MDL was the first company to provide interactive graphical registry and full and substructural retrieval. The company's initial products were first-of-their-kind systems for storing and retrieving molecules as graphical structures and for managing databases of chemical reactions and related data. These systems revolutionized the way scientists accessed and managed chemical information in the 1980s.

From its initial pioneering of computer handling of graphical chemical structures with MACCS (Molecular ACCess System) in 1979, MDL continued at the forefront of the field now known as cheminformatics

(Yes, that's the same MACCS as the 166-bit MACCS keys, still widely used for fingerprint similarity. They were developed in the MACCS system as a substructure screen. So many people had a MACCS system, with the screens already computed, that it was a natural data source for the early similarity search implementations.)
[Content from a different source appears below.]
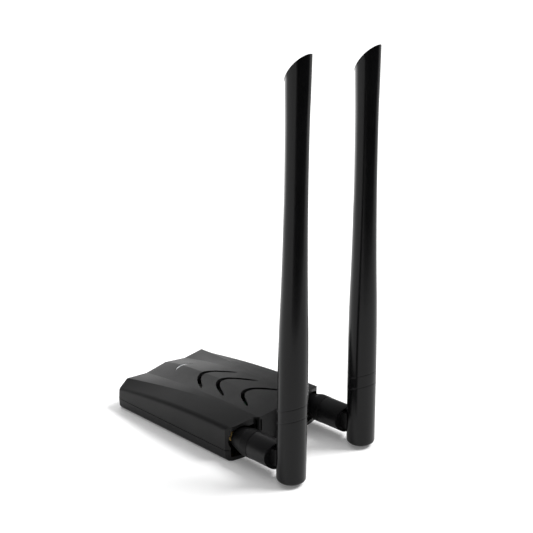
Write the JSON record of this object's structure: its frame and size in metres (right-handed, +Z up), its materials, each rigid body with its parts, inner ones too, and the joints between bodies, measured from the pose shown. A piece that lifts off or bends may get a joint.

Gund, Wipke, and Langridge (1974)

MDL was co-founded by W. Todd Wipke in 1978, who had been working on computer-assisted chemical synthesis design for over a decade.

I came across a 1974 publication, co-authored by Wipke, in proceedings from a 1973 conference in Ljubljana/Zagreb, which appears to contain an early version of what was to become a molfile. Here's the relevant text from the second page of the paper (the page number on the bottom of the page is 5/34):

DATA STRUCTURE. For this preliminary study, an extremely simple format was adopted for the molecular data files, as shown in figure 1. The pattern data files are exactly the same, except the bond order may be zero. An advantage of having the same format is that patterns may be displayed and manipulated as if they were molecules.

and here's Fig. 1, Format for molecular structure files, at the top of the next page (5/35):

You can see the basic structure is similar to a Molfile, though a Molfile has two additional lines for misc. info., and the counts line and the atom and bond lines all have a few more fields.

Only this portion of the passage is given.